About a dozen states, including Maine, Hawaii and Idaho, have so far passed legislation opposing the federal law, said a spokesman for the American Civil Liberties Union in Washington.

The concerns are all similar, he said. They are based on privacy, cost and convenience.

As it stands, the Real ID law would require that all state drivers licenses and other identification cards include a digital photograph and a bar code that can be scanned by electronic readers.

Cards that comply with the law would be required for people entering federal buildings and nuclear power plants and boarding commercial airplanes, according to the DHS.

The New Hampshire bill, which labeled the Real ID Act as contrary and repugnant to the New Hampshire and U.S. Constitutions, was passed in the state Senate by a 24-0 vote in late May.

The New Hampshire House of Representatives had passed the law by a 268-8 vote in April.

New Hampshire Gov. John Lynch plans to sign the bill, though no timetable has been set, said his spokesman.

In a statement last month, Lynch applauded the vote by legislators. I continue to have many concerns about Real ID, including the cost, the impact on the privacy of our citizens and the burden it will place on state government employees, Lynch said.

During debate on the bill, legislators in both the New Hampshire House and Senate raised several objections to the Real ID law, including the cost of its implementation and its potential to violate the privacy rights of individuals.

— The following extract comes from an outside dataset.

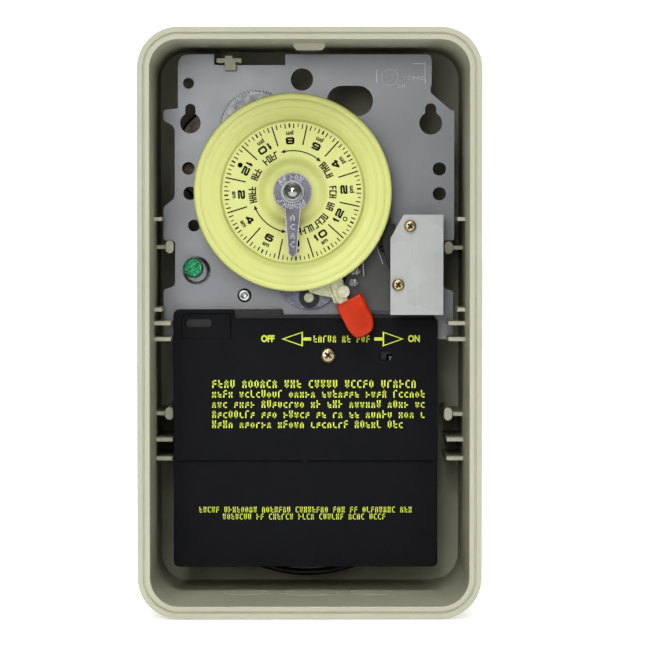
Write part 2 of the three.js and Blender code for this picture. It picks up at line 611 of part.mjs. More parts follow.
// A pan-head screw with a cross recess, its head's back face at out 0.
function crossScrew(headRadius, shankRadius, shankLength) {
  const head = turned([
    [0, -shankLength], [shankRadius, -shankLength], [shankRadius, 0], [headRadius, 0],
    [headRadius, 0.6], [headRadius * 0.75, 1.4], [0, 1.75],
  ], 16);
  const half = headRadius * 0.52;
  const wide = block(-half, half, -0.38, 0.38, 0.75, 3);
  const tall = block(-0.38, 0.38, -half, half, 0.75, 3);
  return cut(head, join(wide, tall).rotateY(degrees(38)));
}

function slottedScrew(headRadius, shankRadius, shankLength, segments = 20, turn = 50) {
  const body = turned([
    [0, -shankLength], [shankRadius, -shankLength], [shankRadius, 0], [headRadius, 0],
    [headRadius, 1.5], [headRadius * 0.9, 2], [0, 2],
  ], segments);
  return cut(body, block(-headRadius, headRadius, -0.5, 0.5, 1.1, 3).rotateY(degrees(turn)));
}

coverScrews.forEach(([x, z], index) => {
  const screw = crossScrew(2.45, 1.25, 7);
  add(groups.mechanism, `cover_screw_${index + 1}`, screw, brassMetal, x, z, BRACKET.front + GAP);
});

// ---- Ground screw and rivets -----------------------------------------------------------------
const groundCollar = turned([
  [2.6, GAP], [5.6, GAP], [5.6, 0.9], [4.9, 1.3], [4.6, 4.4], [3.9, 4.7], [2.6, 4.7], [2.6, GAP],
], 24);
add(groups.mechanism, "ground_washer", groundCollar, steel, GROUND.x, GROUND.z, PLATE.front);

// The screw is backed out of its collar, and leans up and to the left in its hole.
const groundScrew = slottedScrew(3.95, 1.4, GROUND.headBack + 2.5, 20, -30);
groundScrew.translate(0, -GROUND.headBack, 0).rotateX(degrees(-GROUND.lean)).rotateZ(degrees(-GROUND.lean));
add(groups.mechanism, "ground_screw", groundScrew, greenPaint, GROUND.x, GROUND.z, PLATE.front);

// A tubular rivet, its rolled end facing the front.
const rivetFront = PLATE.front + GAP;
const plateRivet = turned([
  [0, PLATE_BACK - 1.2], [2.2, PLATE_BACK - 1.2], [2.2, PLATE_BACK - GAP], [1.4, PLATE_BACK - GAP],
  [1.4, rivetFront], [2.8, rivetFront], [2.8, rivetFront + 0.5], [2.1, rivetFront + 1.1],
  [1.3, rivetFront + 1.1], [0.9, rivetFront + 0.4], [0, rivetFront + 0.4],
], 16);
add(groups.mechanism, "plate_rivet", plateRivet, steel, -26.3, 9.7);

// ---- Terminal board --------------------------------------------------------------------------
function terminalBoard() {
  const { left, right, top, seat, bottom, front, back } = BOARD;
  const flange = block(left, right, seat - 1, top, PLATE.front + GAP, front);
  const ledge = block(-52.6, -11, top - 0.5, 4.2, PLATE.front + GAP, front);
  const body = block(left + 3, right - 3, bottom, seat, back, front);
  const wells = TERMINALS.map((x) => block(x - 6, x + 6, bottom - 1, TERMINAL_Z + 5.5, 36, front + 1));
  const shankHoles = TERMINALS.map((x) => moved(disc(1.9, 26, 37, 10), x, TERMINAL_Z));
  const guardHole = moved(disc(1.8, 30, front + 1, 12), GUARD_SCREW.x, GUARD_SCREW.z);
  return cut(join(flange, ledge, body), ...wells, ...shankHoles, guardHole);
}
add(groups.wiring, "terminal_board", terminalBoard(), blackPlastic);

TERMINALS.forEach((x, index) => {
  const clamp = cut(
    block(-5, 5, -5, 4.6, 36 + GAP, 37.4),
    disc(1.9, 30, 40, 10),
  );
  add(groups.wiring, `terminal_clamp_${index + 1}`, clamp, brassMetal, x, TERMINAL_Z);
  const screw = slottedScrew(3.6, 1.6, 8, 12);
  add(groups.wiring, `terminal_screw_${index + 1}`, screw, steel, x, TERMINAL_Z, 37.4 + GAP);
});

// ---- Safety guard ----------------------------------------------------------------------------
function guardPanel() {
  const { left, right, top, bottom, front, wall } = GUARD;
  const outline = rounded([
    [left, 4.2, 2.6], [left, bottom, 2.4], [right, bottom, 2.4], [right, top, 1.2], [-30.4, top, 0.5],
    [-30.4, 4.2, 0.5],
  ]);
  const inner = rounded([
    [left + wall, 4.2 - wall, 2], [left + wall, bottom + wall, 1], [right - wall, bottom + wall, 1],
    [right - wall, top - wall, 0.8], [-32, top - wall, 0.4], [-32, 4.2 - wall, 0.4],
  ]);
  const skirtBack = front - 3.2;
  const tray = cut(slab(outline, skirtBack, front), slab(inner, skirtBack - 1, front - wall));
  const breakLine = [[-52.6, -3.2], [-0.8, 49.2]].map(([from, to]) =>
    block(from, to, BREAK_LINE.z - BREAK_LINE.groove / 2, BREAK_LINE.z + BREAK_LINE.groove / 2,
      front - BREAK_LINE.depth, front + 1),
  );
  const pocket = slab(
    rounded([[-51.4, 2.6, 2.5], [-51.4, -7.6, 0.4], [-31.6, -7.6, 0.4], [-31.6, 2.6, 0.4]]),
    front - 0.8,
    front + 1,
  );
  const pocketSlot = slab(slotOutline(-48.1, -1.2, -40.9, -1.2, 1.8), front - 4, front + 1, 5);
  const sideHole = slab(
    rounded([[28.2, -16.2, 0.8], [32.8, -16.2, 0.8], [32.8, -12.6, 0.8], [28.2, -12.6, 0.8]]),
    front - 4,
    front + 1,
  );
  const screwHole = moved(disc(1.9, front - 4, front + 1, 12), GUARD_SCREW.x, GUARD_SCREW.z);
  return cut(tray, ...breakLine, pocket, pocketSlot, sideHole, screwHole);
}
add(groups.wiring, "safety_guard", guardPanel(), blackPlastic);
const guardScrew = crossScrew(3.2, 1.5, 12);
add(groups.wiring, "guard_screw", guardScrew, brassMetal, GUARD_SCREW.x, GUARD_SCREW.z, GUARD.front + GAP);

// ---- Wires -----------------------------------------------------------------------------------
function wire(route, radius = WIRE.radius, steps = WIRE.steps) {
  const points = route.map(([x, out, z]) => new THREE.Vector3(x, -out, z));
  const section = new THREE.Shape();
  for (let side = 0; side < WIRE.sides; side += 1) {
    const angle = (side / WIRE.sides) * 2 * Math.PI;
    const corner = [radius * Math.cos(angle), radius * Math.sin(angle)];
    if (side === 0) section.moveTo(...corner);
    else section.lineTo(...corner);
  }
  section.closePath();
  const extrudePath = new THREE.CatmullRomCurve3(points, false, "centripetal");
  return new THREE.ExtrudeGeometry(section, { steps, extrudePath, bevelEnabled: false });
}

// The jumper lead leaves one terminal, loops below the guard and comes back to another.
const jumperRoute = [
  [-22, 33, -30.4], [-22.8, 33, -36], [-26, 32.4, -45.5], [-31.4, 31.4, -57], [-36, 30.4, -68],
  [-38.4, 29.6, -77.5], [-37.6, 29, -85.4], [-32.6, 28.4, -93], [-25, 28, -98], [-17, 28, -101.1],
  [-8.9, 28, -103], [-0.7, 28, -103.6], [7.5, 28, -103], [15.6, 28, -101.1], [23.6, 28, -98],
  [31.2, 28.4, -93], [36.4, 29, -85.4], [37.6, 29.6, -77.5], [35.6, 30.4, -68], [31.2, 31.4, -57],
  [26, 32.4, -45.5], [22.8, 33, -36], [22, 33, -30.4],
];
add(groups.wiring, "jumper_lead", wire(jumperRoute), insulation);

// Two short leads run down behind the plate from the motor to the board.
[[-39, 43.4, -38], [-31, 43.4, -28]].forEach(([x, z, end], index) => {
  const route = [
    [x, 21, z], [x - 0.6, 20.4, z - 8], [x - 1.4, 20, z - 20], [x, 20.6, z - 32],
    [(x + end) / 2, 24, 0], [end, 28.6, -5.4], [end, 29.6, BOARD.seat + GAP],
  ];
  add(groups.wiring, `motor_lead_${index + 1}`, wire(route, 0.9, 10), insulation);
});

export default timeSwitch;
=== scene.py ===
"""Looks for the 24-hour dial time switch: materials, print, wires, light and camera.

Blender works in metres. The open front faces -Y, X is right and Z is up. "Out" is a distance
from the wall plane towards the front, so a point at out 67 mm lies at y = -0.067.
"""
import json
import math
import random

import bmesh
import bpy
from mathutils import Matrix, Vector


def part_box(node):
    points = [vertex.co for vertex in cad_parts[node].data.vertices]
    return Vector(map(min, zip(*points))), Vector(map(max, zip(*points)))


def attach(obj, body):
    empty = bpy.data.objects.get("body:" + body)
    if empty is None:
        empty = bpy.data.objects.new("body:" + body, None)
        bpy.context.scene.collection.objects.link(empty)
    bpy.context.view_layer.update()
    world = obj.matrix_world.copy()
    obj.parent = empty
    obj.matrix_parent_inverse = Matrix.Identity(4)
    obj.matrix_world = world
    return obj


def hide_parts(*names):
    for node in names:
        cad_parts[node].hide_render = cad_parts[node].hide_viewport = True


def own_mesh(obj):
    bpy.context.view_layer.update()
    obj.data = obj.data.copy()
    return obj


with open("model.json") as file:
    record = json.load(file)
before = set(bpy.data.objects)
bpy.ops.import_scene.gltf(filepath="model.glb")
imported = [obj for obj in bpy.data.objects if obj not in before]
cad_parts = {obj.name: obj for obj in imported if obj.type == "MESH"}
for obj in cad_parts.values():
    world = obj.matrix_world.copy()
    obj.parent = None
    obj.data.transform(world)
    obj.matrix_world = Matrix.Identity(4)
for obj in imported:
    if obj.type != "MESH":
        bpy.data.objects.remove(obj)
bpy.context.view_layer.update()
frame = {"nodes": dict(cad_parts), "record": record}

MM = 0.001
NODES = frame["nodes"]


def mm(x, out, z):
    """A point from millimetres: x to the right, out from the wall, z up."""
    return Vector((x * MM, -out * MM, z * MM))


# ---- Camera ----------------------------------------------------------------------------------
RIM_OUT = -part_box("case_body")[0].y / MM
CAMERA_DISTANCE = 1200.0  # from the rim, mm
CAMERA_HEIGHT = 38.0  # above the enclosure's centre, mm
AIM = (5.9, RIM_OUT, -0.5)
LENS = 172.5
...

The state Senate doesnt believe the Real ID program was properly thought out by the feds, said Sen. Peter Burling (D-Corning), a sponsor of the bill.

State Forfeits $3M

Lynchs spokesman noted that with passage of the bill, New Hampshire will forfeit a $3 million federal grant to implement Real ID.

That $3 million bribe was tempting, noted Burling. However, he projected that the cost of implementing the law would be far more than $3 million and perhaps as much as $10 million. He noted that the state would be responsible for purchasing technology to meet the requirements of the law and for storing copies of any additional documents that cardholders must provide under Real ID.